Give a count of the lines below that have the string "object" in them, with no other words.

• **Stored data**:
========

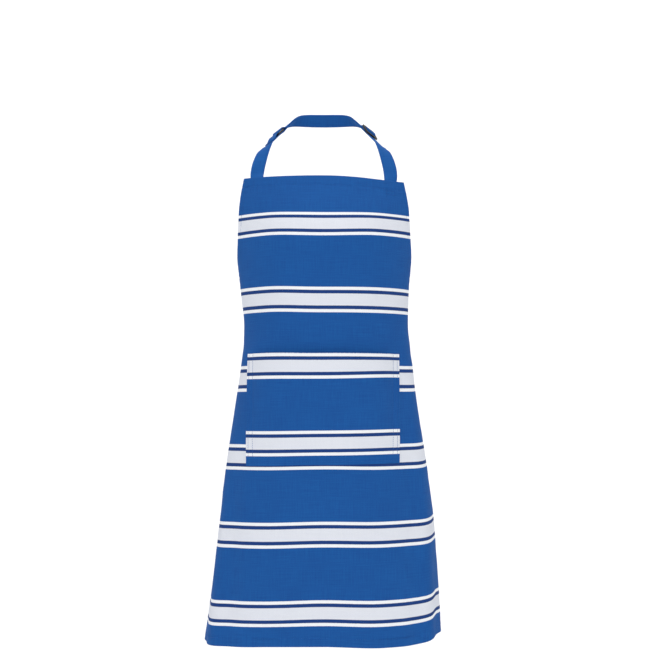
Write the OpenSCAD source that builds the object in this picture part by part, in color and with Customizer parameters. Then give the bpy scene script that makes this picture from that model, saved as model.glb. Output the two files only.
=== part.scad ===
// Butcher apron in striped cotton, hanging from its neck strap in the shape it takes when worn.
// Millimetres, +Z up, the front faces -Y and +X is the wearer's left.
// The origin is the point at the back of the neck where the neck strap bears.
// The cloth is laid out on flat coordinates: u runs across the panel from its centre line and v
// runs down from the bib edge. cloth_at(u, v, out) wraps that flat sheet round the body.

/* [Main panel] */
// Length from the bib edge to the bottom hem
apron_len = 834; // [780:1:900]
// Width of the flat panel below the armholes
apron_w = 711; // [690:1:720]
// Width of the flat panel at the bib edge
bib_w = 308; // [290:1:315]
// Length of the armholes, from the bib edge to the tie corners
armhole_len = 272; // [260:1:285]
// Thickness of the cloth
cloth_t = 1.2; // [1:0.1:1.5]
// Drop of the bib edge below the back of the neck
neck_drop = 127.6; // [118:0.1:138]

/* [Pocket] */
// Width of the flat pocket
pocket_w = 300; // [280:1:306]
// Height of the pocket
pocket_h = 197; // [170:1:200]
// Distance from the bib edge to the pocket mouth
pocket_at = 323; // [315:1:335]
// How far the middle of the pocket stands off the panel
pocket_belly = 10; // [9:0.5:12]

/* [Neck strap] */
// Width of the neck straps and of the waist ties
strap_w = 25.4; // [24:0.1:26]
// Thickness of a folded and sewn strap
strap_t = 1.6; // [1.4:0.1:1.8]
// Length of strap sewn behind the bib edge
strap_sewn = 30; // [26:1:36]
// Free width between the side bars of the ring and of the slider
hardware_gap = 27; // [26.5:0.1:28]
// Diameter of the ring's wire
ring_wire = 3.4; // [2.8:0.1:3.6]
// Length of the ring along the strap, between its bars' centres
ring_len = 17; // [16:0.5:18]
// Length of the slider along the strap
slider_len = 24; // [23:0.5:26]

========

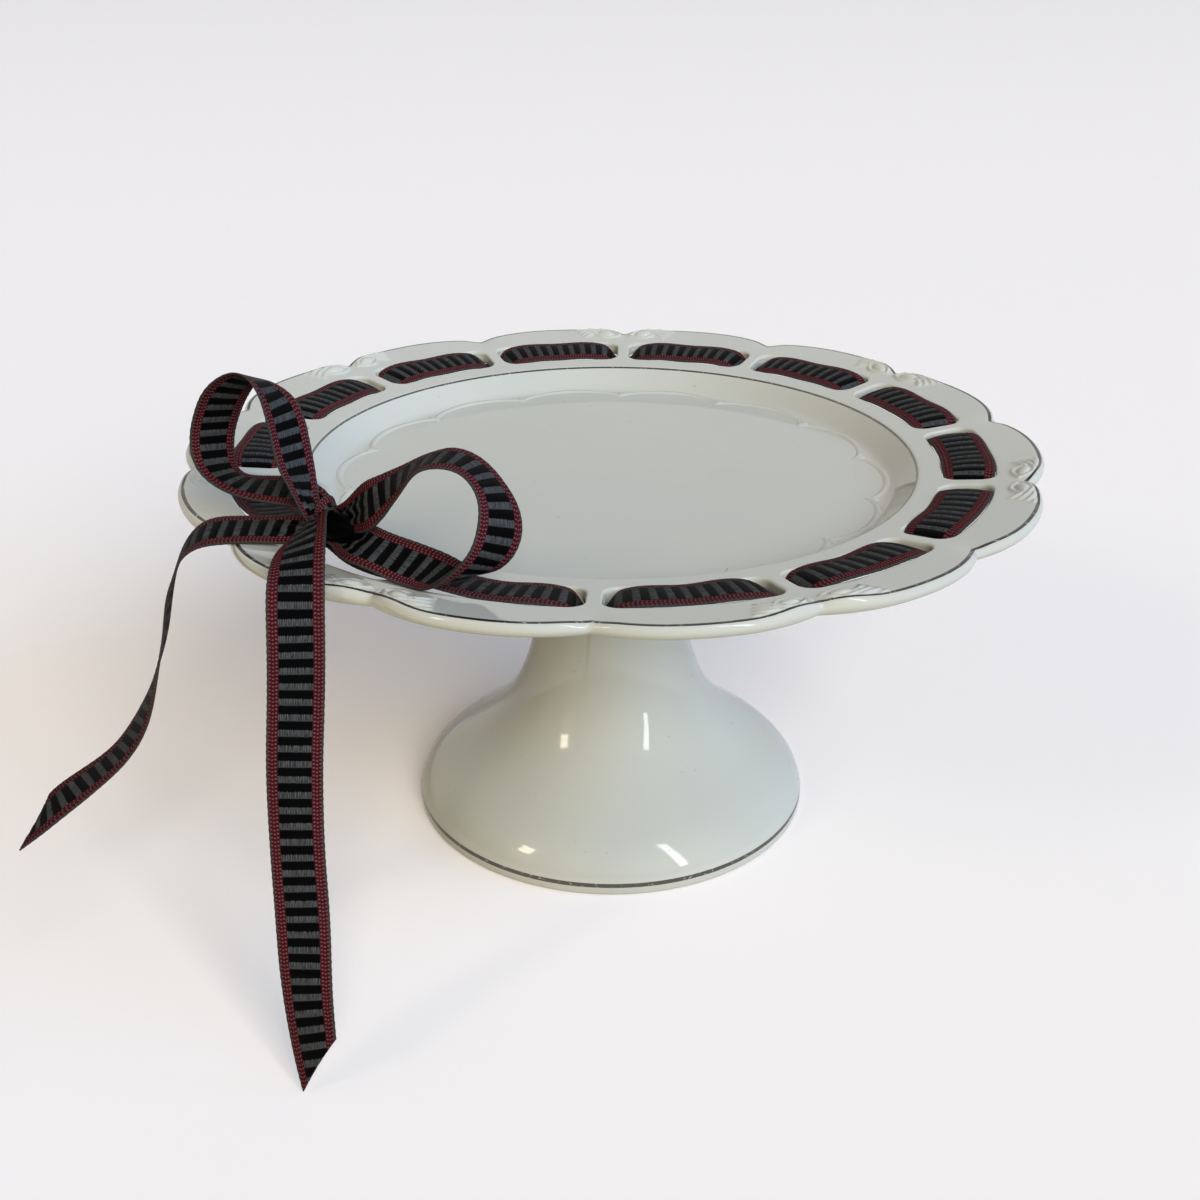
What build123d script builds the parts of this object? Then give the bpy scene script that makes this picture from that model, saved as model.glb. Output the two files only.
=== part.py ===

========

• **Exercise output**: 2